A bill being considered in U.S. Congress would prohibit presidents from prohibiting commercial fishing in marine national monuments, codifying that fishing activities in those areas must be regulated under the Magnuson-Stevens Act (MSA).
Successive presidents’ administrations have used the Antiquities Act to unilaterally establish national marine monuments or to change the protections granted within them, and commercial fishing groups have long bemoaned the use of that power to ban fishing within their boundaries. Former U.S. President Barack Obama prohibited commercial fishing within the nearly 5,000-square-mile Northeast Canyons and Seamounts Marine National Monument when he established it in 2016, and later presidents have alternated between reallowing commercial fishing or banning it again; most recently, U.S. President Donald Trump issued an executive order reauthorizing commercial fishing in the marine national monument.

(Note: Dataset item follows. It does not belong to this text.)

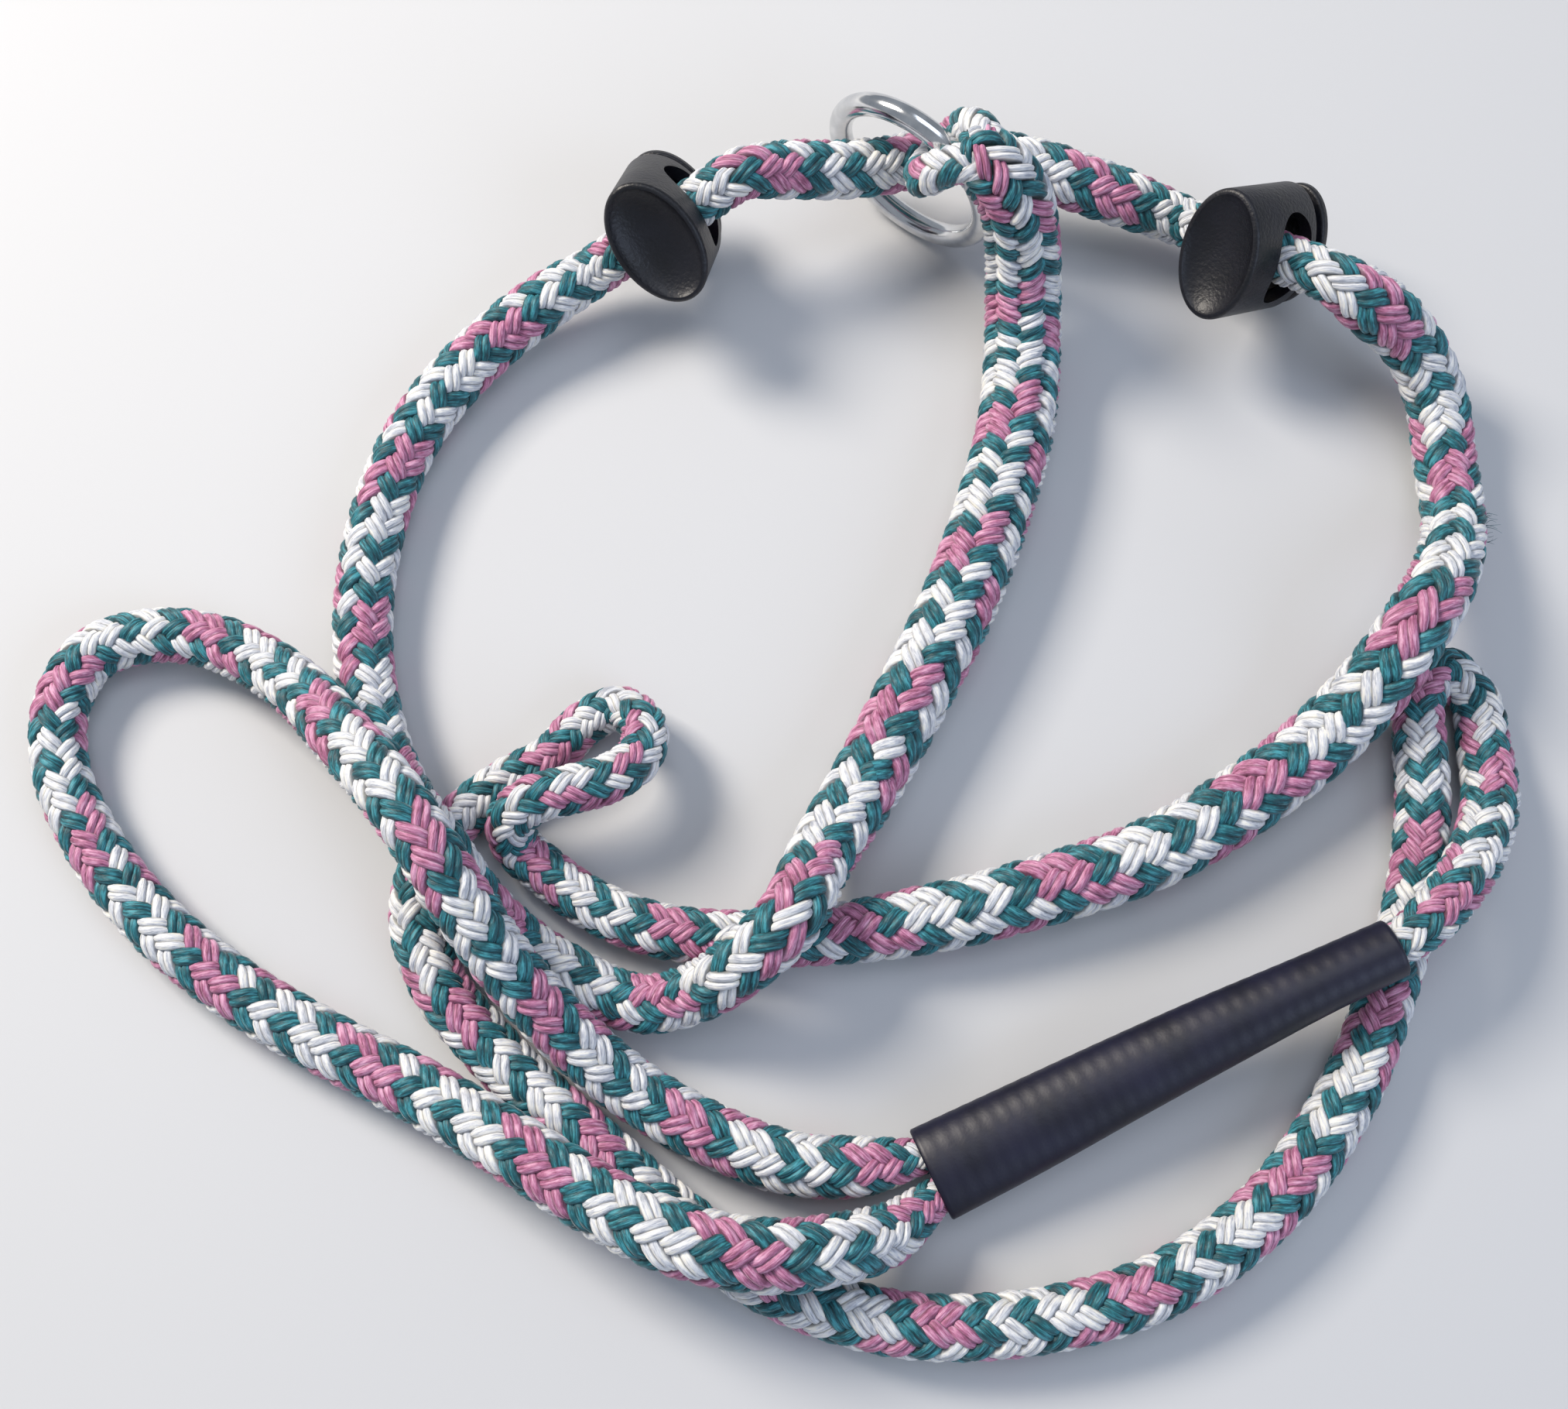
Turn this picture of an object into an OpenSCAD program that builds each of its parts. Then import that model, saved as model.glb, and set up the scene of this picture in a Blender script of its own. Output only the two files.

“In my First Term, I reversed the prohibitions placed on Commercial Fishing, but Joe Biden, or whoever was using the AUTOPEN, foolishly reinstated them,” Trump wrote on his social media site Truth Social in February after revoking the commercial fishing ban. “Since Day One, I have taken historic action to END these disastrous policies and today, I signed a Presidential Proclamation to UNLEASH Commercial Fishing in the Atlantic Ocean, advancing the America First Fishing Policy!”
Trump has also pushed to undo a ban on commercial fishing within the Pacific Islands Heritage Marine National Monument, and under his encouragement, the Western Pacific Fishery Management Council has taken action to restore commercial fishing access within parts of multiple marine national monuments.
Now, U.S. Representative Aumua Amata Coleman Radewagen (R-American Samoa) has introduced legislation that would prevent presidents from using the Antiquities Act to ban fishing within a marine national monument, clarifying that fishing will be regulated under the MSA within those areas. During a 3 June hearing held by the U.S. House Subcommittee on Water, Wildlife, and Fisheries, U.S. Representative Harriet Hageman (R-Wyoming) spoke out in favor of the bill.
“Some of the gravest abuses of the Antiquities Act have occurred in the marine waters of the U.S. exclusive economic zone [EEZ]. Marine national monuments in both the Western Pacific and off the coast of New England have largely restricted commercial fishing access, undermining American seafood’s competitiveness and the coastal communities that depend on a thriving ocean economy,” Hageman said.
Like commercial fishing groups opposed to the bans, Assistant Secretary for Oceans and Atmosphere Tim Petty – who also spoke in favor of the bill at the hearing – argued that the existing regulatory process safeguards fish populations and habitats within those areas.
“The MSA, along with the Endangered Species Act, Marine Mammal Protection Act, and other applicable authorities, provides enforceable, adaptive, and science-based mechanisms sufficient to ensure the proper care and management of monument objects,” Petty said. “Moving forward, NOAA will continue to rely on the regional fishery management councils as critical advisors to ensure that fishing regulations are developed with local expertise and stakeholder input. By cutting red tape and prioritizing the MSA, we ensure our marine monuments support both a healthy environment and a thriving ocean economy.”
One of the witnesses at the hearing, American Tunaboat Association Executive Director William Gibbons-Fly, blamed marine national monuments for the shrinking size of the American tuna fleet in the Western Pacific. Roughly 53 percent of U.S. EEZ around the Pacific Islands Region is covered by marine national monuments, he said.
Other lawmakers have asked Trump to reinstate commercial fishing bans within the monuments. In March, a group of nine Democrat senators signed a joint letter asking the president to reverse his order directing the resumption of commercial fishing in the Northeast Canyons and Seamounts Marine National Monument.
“New Englanders largely favor the establishment of permanently protected ocean areas, but you baselessly justify this proclamation and its devastating environmental impacts by claiming that it will benefit commercial fishermen. The science suggests otherwise. Multiple studies show that creating well-managed marine protected areas that prohibit fishing has little to no harmful economic impact on commercial fishermen,” the lawmakers said. “When your administration opened the monument for fishing in 2020, 99 percent of fishing activity still took place outside of the monument. In an era where fish stocks are shifting and being depleted, fishing communities need our support more than ever, but selling out the monument to earn political points does nothing to actually help fishermen.”